Another issue under spotlight is the temporary settlement of refugees from Afghanistan and a possible threat to security.

The Chairman of the Kazakhstan Council on International Relations Erlan Karin has sought to allay such fears, saying that the situation in Afghanistan poses no direct threat to Central Asia.

But he admitted, “Of course, as people we have some anxiety. One of the threats posed by the Taliban movement is related to the fact that they gave shelter to various other radical groups.

Kazakhstan, meanwhile, says it has evacuated a group of ethnic-Kazakh Afghan nationals from Kabul to the Central Asian nation as countries continue to try and move people out of the war-torn country following the Taliban's seizure of power.

According to Kazakh officials, there are about 200 ethnic-Kazakh Afghans in Afghanistan although the actual figure is thought to be much higher.
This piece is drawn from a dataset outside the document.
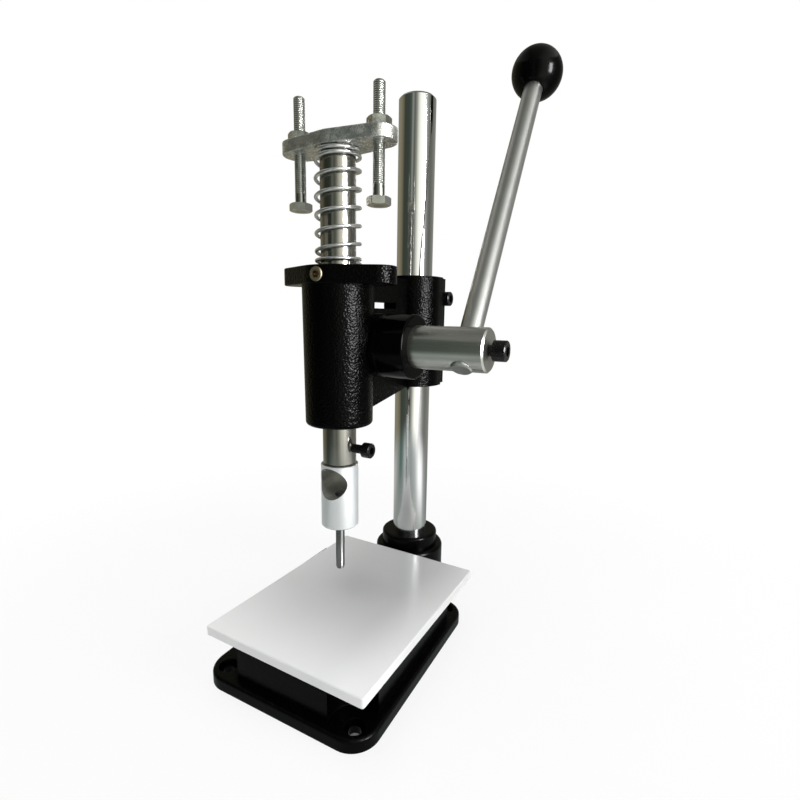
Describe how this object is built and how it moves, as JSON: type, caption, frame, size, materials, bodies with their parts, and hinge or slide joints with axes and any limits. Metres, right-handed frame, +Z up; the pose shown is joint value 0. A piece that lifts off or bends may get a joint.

Since Taliban militants took control of almost all of Afghanistan many Afghans have urged Kazakh authorities to take them to Kazakhstan, claiming to be ethnic Kazakhs.

But there is thought to be growing discontent of some Kazakhstanis with the situation in which the state was supposedly providing significant humanitarian support to Afghanistan instead of helping its own citizens in need.

Dauren Abayev, First Deputy Head of the Presidential Administration of Kazakhstan, said, “Kazakhstan is not the only country rendering assistance to Afghanistan.The international community must assist in providing the necessary environment for the return of normalcy to Afghanistan after decades of armed conflict. Unless that happens, unless the normal life is restored in that war-torn country, the risk of incursions and attacks by extremist forces, the threat of drug trafficking and radicalism will always invisibly hang over us all”.

As the international community reacts to a Taliban-controlled Afghanistan, one proposal that has been suggested is the deployment of a United Nations-led peacekeeping mission to Kabul in order to create a safe zone for future evacuations. The UN already has a mission in Afghanistan, which has temporarily relocated some staff to Kazakhstan to continue its operations.

A Brussels-based expert on Central Asia said, “Afghanistan has been facing severe financial constraints due to blocking of the foreign aid flow to the country. The Afghan population suffers a shortage of food supplies. The resumption of food delivery to Afghanistan is, therefore, very important for normalizing the situation in the country.

“The way things are, Kazakhstan seems to have the highest stake in the restoration of economic stability in Afghanistan.”